There is also a question of grid integration. Serbia’s transmission system, operated by EMS (Elektromreža Srbije), is already undergoing upgrades to accommodate increased cross-border flows and renewable integration. Large nuclear units, even modular ones, introduce concentrated generation nodes that require robust grid reinforcement. In contrast, distributed renewable assets can be integrated more incrementally, aligning investment with grid expansion.
None of this eliminates nuclear energy from Serbia’s strategic horizon. What SANU’s intervention does is shift the discussion from inevitability to sequencing. Nuclear power may still emerge as a long-term component of Serbia’s energy mix, particularly if SMR technologies achieve cost reductions and commercial maturity over the next decade. But the current question is not whether Serbia should ever build nuclear capacity. It is whether now is the right moment to commit to a pathway that demands substantial capital, institutional transformation and long-term risk absorption.
As the debate evolves, it is becoming less about technology preference and more about capital efficiency.
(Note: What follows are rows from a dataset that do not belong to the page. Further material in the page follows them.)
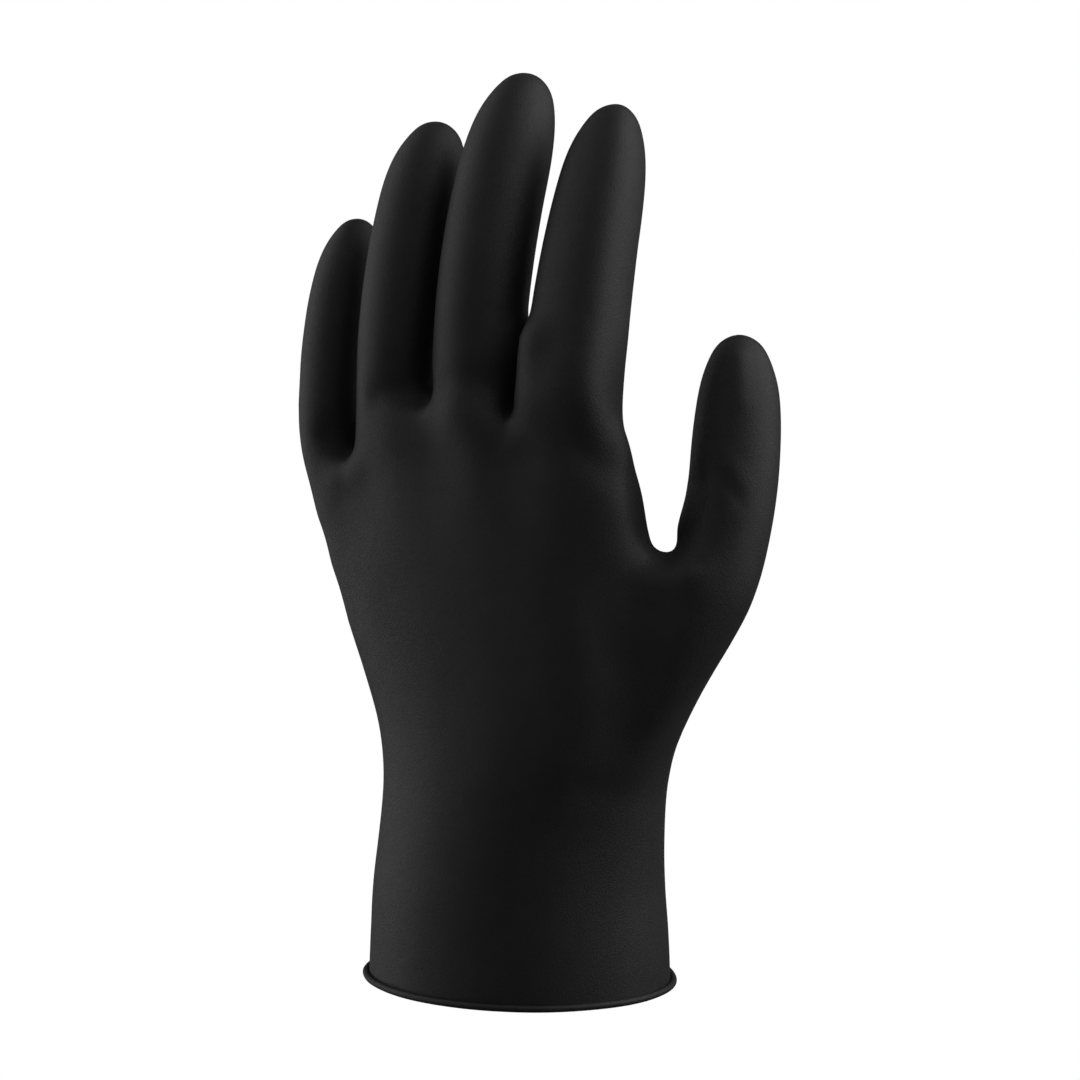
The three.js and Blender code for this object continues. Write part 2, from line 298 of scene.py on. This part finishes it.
EASES = (
    Ease("outer root of the little finger, close", (-55, -12, 122), 12, 40),
    Ease("outer root of the little finger", (-54, -13, 122), 17, 40),
    Ease("outer root of the little finger, wide", (-54, -13, 122), 23, 20),
    Ease("outer root of the little finger, widest", (-54, -13, 122), 29, 8),
    Ease("foot of the thumb's web", (57, -8, 111), 11, 50),
    Ease("foot of the thumb's web, wide", (57, -8, 111), 15, 12),
    Ease("ledge of the thumb's root", (54, -12, 104), 15, 25),
    Ease("ledge of the thumb's root, wide", (54, -12, 104), 20, 10),
    Ease("thumb's side of its web", (53, -2, 125), 9, 40),
    Ease("thumb's side of its web, wide", (53, -2, 125), 13, 12),
)

FOLDS = (
    Fold("pad below the little finger", (-45, -17, 134), (-41, -19, 135), 5, 1.2),
    Fold("pad below the ring finger", (-25, -22, 146), (-19, -22, 147), 6, 0.4),
    Fold("pad below the middle finger", (-6, -22, 151), (3, -22, 149), 5, 0.9),
    Fold("pad below the index finger's web", (8, -19, 147), (10, -20, 145), 4.5, 0.9),
    Fold("foot of the little finger's back", (-50, -16, 144), (-45, -15, 140), 4, -1.0),
    Fold("foot of the ring finger's back", (-31, -20, 156), (-20, -18, 157), 4, -1.2),
    Fold("foot of the middle finger's back", (-9, -21, 160), (2, -19, 160), 4, -0.8),
    Fold("notch beside the thumb's web", (58, -8, 116.5), (53, -7, 119.5), 2.0, -0.5),
    Fold("ridge below the thumb's web", (48, -10, 112), (56, -9.5, 113), 5.5, 1.4),
    Fold("middle finger's side above its web", (4, -6, 160), (4, -6, 171), 5, 2.7),
    Fold("index finger's side above its web", (14, -14, 157), (14.5, -14.5, 171), 5, 3.0),
    Fold("fuller outer root of the little finger", (-52, -12, 121), (-49, -11, 112), 8, 1.7),
    Fold("thumb's side of its web, drawn in", (50.5, -3, 124), (51.5, 0, 134), 7, -1.5),
    Fold("palm's side of the thumb's web, drawn in", (42, -8, 136), (44, -7, 126), 6, -1.3),
    Fold("mound between the palm and the thumb", (36, -20, 98), (38, -18, 84), 9, 1.0),
    Fold("edge down the thumb's tip", (59.5, 11.5, 167), (62, 7.5, 156.5), 2.5, 0.45),
    Fold("long crease across the thumb", (57, 0, 141), (66, 1, 131), 1.5, -0.45),
    Fold("crease beside the thumb's web", (54, 1, 143), (56, 0, 136), 1.6, -0.35),
    Fold("ridge above the long crease", (59, 0, 145), (67, 2, 136), 2.0, 0.3),
    Fold("bump above the wrist", (-40, -17, 91.5), (-37, -19, 90), 2.5, 0.35),
    Fold("bump at the wrist", (-36, -18, 82.5), (-33, -20, 82), 2.5, 0.3),
    Fold("slack on the thumb's side of the wrist", (33, -21, 58), (38, -12, 55), 4, -0.4),
)


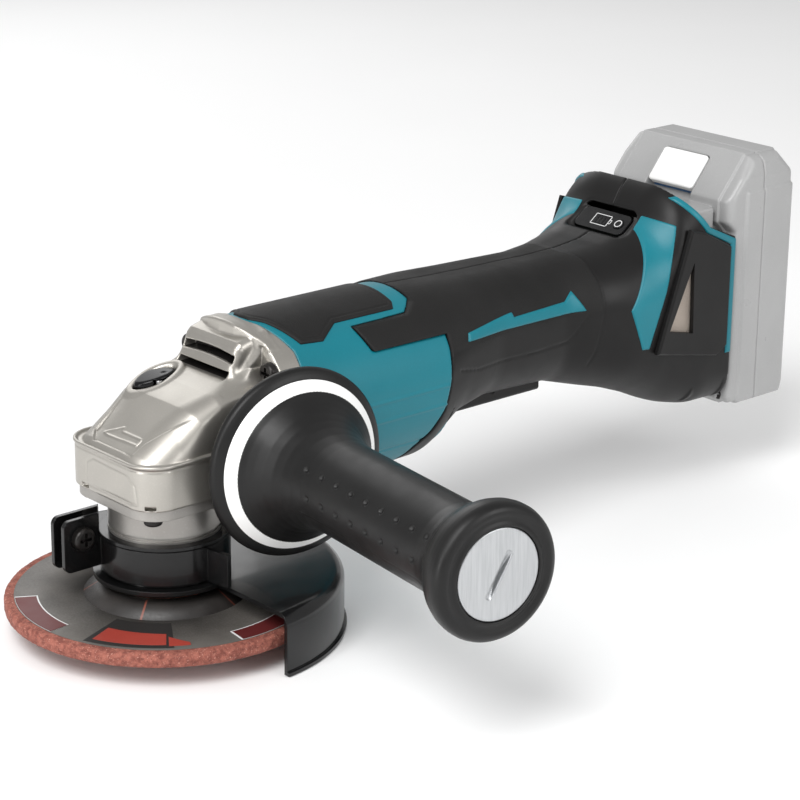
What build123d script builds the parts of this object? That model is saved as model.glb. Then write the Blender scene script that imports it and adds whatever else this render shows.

Serbia is entering a phase where every major energy investment carries system-wide implications, from grid stability to industrial competitiveness and sovereign balance sheet exposure. SANU’s position introduces a disciplined counterweight to political momentum, insisting that energy policy must remain anchored in economic realism and institutional readiness.
The outcome of this debate will shape not only Serbia’s generation mix but also its broader economic trajectory. In a region where energy systems are being rapidly reconfigured under the dual pressures of decarbonisation and industrial policy, the ability to allocate capital efficiently may prove as important as the technologies themselves.